== Exercise description ==
Copy exactly the lines of the material below that run from the one containing "The build123d and" through the one containing "return rings". Copy no other lines.

== Recorded information ==
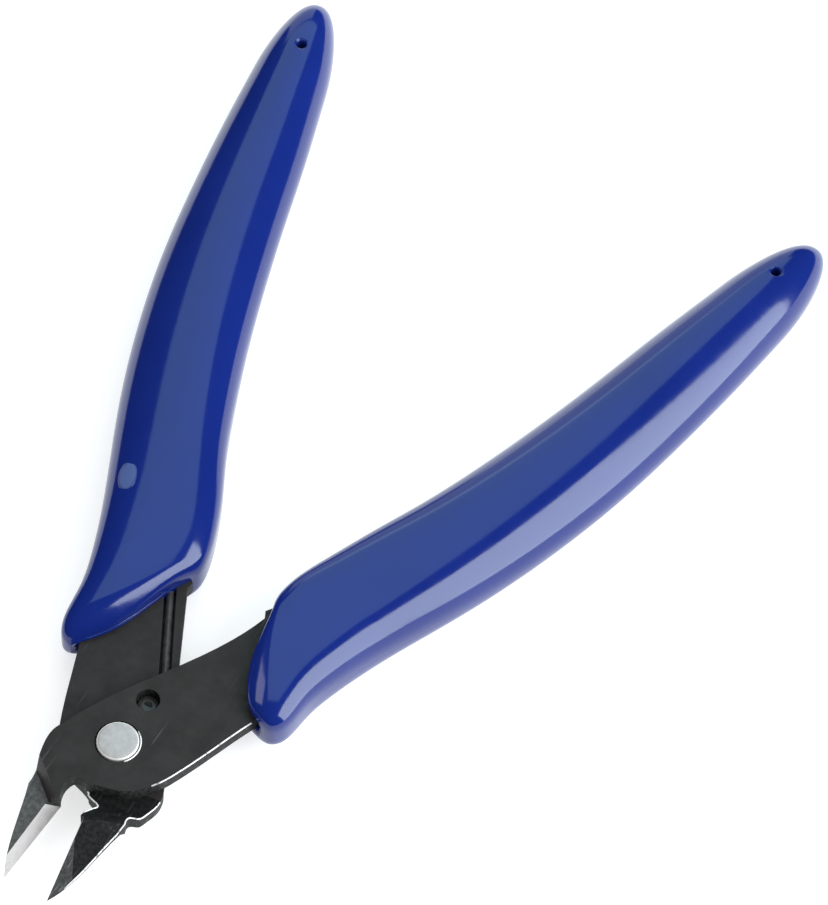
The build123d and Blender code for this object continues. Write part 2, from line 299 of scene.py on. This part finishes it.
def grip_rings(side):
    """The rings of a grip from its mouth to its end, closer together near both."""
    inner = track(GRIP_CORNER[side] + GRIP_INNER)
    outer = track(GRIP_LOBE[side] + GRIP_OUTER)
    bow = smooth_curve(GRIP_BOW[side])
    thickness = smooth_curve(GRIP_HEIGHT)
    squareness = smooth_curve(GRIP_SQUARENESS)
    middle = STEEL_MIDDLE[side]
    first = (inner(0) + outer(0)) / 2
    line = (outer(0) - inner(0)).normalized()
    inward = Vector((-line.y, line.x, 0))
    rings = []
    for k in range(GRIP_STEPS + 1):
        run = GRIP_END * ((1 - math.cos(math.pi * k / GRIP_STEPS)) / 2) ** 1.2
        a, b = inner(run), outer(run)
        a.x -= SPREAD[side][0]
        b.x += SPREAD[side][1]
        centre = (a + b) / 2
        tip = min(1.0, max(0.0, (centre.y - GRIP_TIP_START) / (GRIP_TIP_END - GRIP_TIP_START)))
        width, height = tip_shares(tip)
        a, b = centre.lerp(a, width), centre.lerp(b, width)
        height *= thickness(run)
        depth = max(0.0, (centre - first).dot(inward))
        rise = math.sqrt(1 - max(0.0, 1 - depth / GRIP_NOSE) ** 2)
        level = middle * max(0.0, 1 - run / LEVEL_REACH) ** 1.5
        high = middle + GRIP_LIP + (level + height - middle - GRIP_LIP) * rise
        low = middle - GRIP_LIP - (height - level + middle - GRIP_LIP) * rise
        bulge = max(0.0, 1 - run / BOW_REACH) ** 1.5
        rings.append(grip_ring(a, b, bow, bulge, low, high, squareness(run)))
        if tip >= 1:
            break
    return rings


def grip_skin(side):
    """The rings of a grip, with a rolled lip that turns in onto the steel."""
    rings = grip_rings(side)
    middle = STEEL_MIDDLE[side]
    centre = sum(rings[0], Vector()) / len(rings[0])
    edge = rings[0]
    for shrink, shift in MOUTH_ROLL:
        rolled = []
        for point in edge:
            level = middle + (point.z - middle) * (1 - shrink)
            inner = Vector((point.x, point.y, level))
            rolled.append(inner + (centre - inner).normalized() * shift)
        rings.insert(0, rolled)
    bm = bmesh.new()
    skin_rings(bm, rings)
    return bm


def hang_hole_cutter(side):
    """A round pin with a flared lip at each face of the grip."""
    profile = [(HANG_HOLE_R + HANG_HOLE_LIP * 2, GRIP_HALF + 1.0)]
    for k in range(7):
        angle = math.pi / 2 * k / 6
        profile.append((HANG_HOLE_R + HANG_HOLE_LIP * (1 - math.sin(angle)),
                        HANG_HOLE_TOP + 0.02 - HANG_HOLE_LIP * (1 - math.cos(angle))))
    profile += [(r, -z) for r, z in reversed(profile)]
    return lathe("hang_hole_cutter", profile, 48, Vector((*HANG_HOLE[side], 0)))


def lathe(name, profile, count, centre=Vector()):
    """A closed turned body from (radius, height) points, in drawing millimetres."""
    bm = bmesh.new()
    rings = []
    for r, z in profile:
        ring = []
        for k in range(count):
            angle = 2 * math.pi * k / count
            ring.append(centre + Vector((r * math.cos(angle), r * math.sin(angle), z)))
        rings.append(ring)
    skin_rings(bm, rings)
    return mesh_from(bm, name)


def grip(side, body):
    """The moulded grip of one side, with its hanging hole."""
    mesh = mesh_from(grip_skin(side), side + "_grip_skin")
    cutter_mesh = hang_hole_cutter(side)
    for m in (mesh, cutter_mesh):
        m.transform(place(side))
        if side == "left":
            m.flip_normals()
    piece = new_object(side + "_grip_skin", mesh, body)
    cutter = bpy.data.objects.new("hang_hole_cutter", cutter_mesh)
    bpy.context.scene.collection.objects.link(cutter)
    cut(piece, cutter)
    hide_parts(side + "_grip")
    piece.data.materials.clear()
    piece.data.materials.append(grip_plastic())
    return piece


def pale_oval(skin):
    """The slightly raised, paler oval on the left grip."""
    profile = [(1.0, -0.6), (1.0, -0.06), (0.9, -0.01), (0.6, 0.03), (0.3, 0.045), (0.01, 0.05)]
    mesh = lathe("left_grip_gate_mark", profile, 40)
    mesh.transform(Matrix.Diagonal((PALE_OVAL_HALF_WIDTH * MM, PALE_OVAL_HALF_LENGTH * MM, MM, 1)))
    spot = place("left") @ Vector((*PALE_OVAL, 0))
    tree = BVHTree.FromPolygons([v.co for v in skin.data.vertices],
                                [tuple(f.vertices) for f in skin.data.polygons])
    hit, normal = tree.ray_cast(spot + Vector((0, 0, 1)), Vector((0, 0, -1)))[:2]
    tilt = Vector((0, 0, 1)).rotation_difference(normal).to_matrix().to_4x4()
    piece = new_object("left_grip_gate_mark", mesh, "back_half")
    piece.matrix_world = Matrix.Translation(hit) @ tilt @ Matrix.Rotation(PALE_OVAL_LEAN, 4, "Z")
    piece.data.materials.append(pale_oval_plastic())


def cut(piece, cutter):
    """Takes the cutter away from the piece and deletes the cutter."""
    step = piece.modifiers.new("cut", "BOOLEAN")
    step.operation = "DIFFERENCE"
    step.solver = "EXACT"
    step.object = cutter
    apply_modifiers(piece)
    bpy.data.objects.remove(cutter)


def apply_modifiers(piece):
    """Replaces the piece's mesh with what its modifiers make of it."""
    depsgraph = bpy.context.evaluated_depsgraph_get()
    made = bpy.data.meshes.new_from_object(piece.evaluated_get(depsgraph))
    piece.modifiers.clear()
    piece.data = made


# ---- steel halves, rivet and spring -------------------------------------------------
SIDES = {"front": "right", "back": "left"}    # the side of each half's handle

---

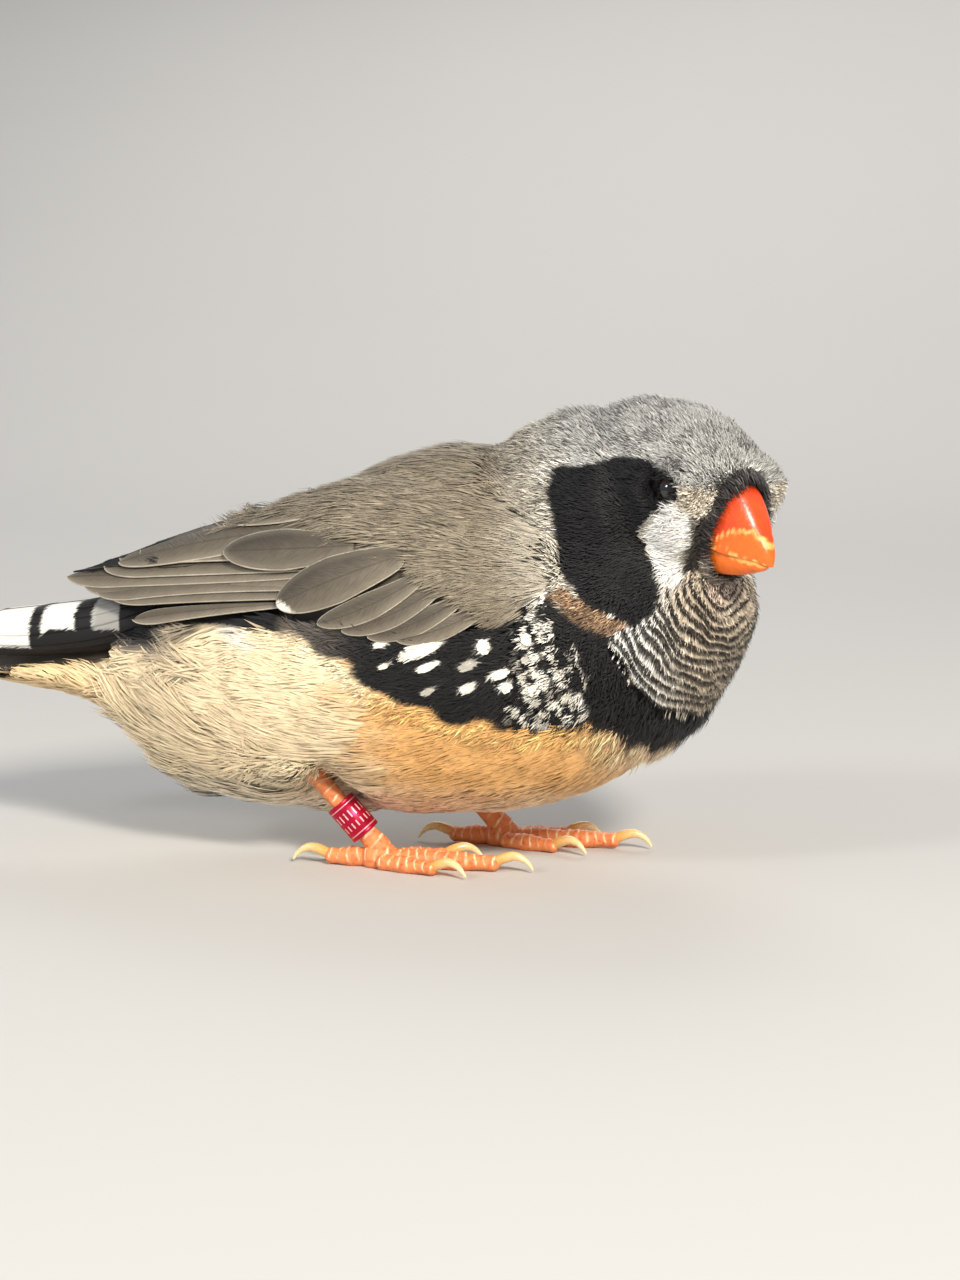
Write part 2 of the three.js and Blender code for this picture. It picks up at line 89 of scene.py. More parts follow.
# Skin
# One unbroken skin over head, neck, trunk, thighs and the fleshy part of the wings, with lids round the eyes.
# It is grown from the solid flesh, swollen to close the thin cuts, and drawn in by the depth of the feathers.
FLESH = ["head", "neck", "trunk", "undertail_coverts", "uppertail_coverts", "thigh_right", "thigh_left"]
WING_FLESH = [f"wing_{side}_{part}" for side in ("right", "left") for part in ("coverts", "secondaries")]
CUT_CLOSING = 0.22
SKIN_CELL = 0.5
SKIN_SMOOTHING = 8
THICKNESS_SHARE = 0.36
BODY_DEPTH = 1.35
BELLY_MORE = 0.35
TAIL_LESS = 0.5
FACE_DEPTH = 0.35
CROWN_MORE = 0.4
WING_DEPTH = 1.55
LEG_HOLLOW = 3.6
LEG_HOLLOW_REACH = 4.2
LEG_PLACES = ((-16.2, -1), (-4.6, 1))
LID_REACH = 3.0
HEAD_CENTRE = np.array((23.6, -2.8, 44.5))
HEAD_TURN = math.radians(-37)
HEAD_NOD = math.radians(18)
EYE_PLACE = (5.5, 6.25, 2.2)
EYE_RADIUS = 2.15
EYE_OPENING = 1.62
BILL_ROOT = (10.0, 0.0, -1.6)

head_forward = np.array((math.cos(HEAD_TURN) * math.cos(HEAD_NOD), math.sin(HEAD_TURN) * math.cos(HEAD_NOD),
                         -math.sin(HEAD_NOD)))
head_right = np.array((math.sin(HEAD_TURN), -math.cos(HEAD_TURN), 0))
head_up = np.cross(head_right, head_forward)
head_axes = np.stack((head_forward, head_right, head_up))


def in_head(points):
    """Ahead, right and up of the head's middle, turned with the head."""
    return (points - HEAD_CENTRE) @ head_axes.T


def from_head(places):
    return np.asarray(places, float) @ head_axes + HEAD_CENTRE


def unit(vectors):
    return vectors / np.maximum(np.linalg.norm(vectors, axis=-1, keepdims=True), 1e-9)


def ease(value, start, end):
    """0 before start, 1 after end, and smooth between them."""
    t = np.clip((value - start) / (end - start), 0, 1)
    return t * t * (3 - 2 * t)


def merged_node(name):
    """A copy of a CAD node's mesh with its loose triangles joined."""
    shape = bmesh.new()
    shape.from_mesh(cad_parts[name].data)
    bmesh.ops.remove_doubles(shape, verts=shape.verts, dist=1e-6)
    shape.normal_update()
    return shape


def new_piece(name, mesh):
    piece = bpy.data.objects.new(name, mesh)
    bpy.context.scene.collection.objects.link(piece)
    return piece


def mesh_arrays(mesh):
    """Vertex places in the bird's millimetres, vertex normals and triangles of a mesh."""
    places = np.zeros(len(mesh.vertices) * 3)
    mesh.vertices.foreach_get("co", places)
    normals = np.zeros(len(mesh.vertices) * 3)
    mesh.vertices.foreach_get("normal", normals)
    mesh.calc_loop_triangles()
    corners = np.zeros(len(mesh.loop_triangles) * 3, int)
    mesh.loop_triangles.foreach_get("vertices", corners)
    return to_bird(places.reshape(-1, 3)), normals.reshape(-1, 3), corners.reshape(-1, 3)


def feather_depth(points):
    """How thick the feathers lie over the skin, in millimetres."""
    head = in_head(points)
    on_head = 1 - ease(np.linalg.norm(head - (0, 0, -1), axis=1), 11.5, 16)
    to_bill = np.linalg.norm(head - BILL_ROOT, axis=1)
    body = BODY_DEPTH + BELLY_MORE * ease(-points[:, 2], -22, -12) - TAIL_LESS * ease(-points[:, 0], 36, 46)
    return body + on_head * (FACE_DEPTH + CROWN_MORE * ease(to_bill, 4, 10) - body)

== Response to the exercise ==
The build123d and Blender code for this object continues. Write part 2, from line 299 of scene.py on. This part finishes it.
def grip_rings(side):
    """The rings of a grip from its mouth to its end, closer together near both."""
    inner = track(GRIP_CORNER[side] + GRIP_INNER)
    outer = track(GRIP_LOBE[side] + GRIP_OUTER)
    bow = smooth_curve(GRIP_BOW[side])
    thickness = smooth_curve(GRIP_HEIGHT)
    squareness = smooth_curve(GRIP_SQUARENESS)
    middle = STEEL_MIDDLE[side]
    first = (inner(0) + outer(0)) / 2
    line = (outer(0) - inner(0)).normalized()
    inward = Vector((-line.y, line.x, 0))
    rings = []
    for k in range(GRIP_STEPS + 1):
        run = GRIP_END * ((1 - math.cos(math.pi * k / GRIP_STEPS)) / 2) ** 1.2
        a, b = inner(run), outer(run)
        a.x -= SPREAD[side][0]
        b.x += SPREAD[side][1]
        centre = (a + b) / 2
        tip = min(1.0, max(0.0, (centre.y - GRIP_TIP_START) / (GRIP_TIP_END - GRIP_TIP_START)))
        width, height = tip_shares(tip)
        a, b = centre.lerp(a, width), centre.lerp(b, width)
        height *= thickness(run)
        depth = max(0.0, (centre - first).dot(inward))
        rise = math.sqrt(1 - max(0.0, 1 - depth / GRIP_NOSE) ** 2)
        level = middle * max(0.0, 1 - run / LEVEL_REACH) ** 1.5
        high = middle + GRIP_LIP + (level + height - middle - GRIP_LIP) * rise
        low = middle - GRIP_LIP - (height - level + middle - GRIP_LIP) * rise
        bulge = max(0.0, 1 - run / BOW_REACH) ** 1.5
        rings.append(grip_ring(a, b, bow, bulge, low, high, squareness(run)))
        if tip >= 1:
            break
    return rings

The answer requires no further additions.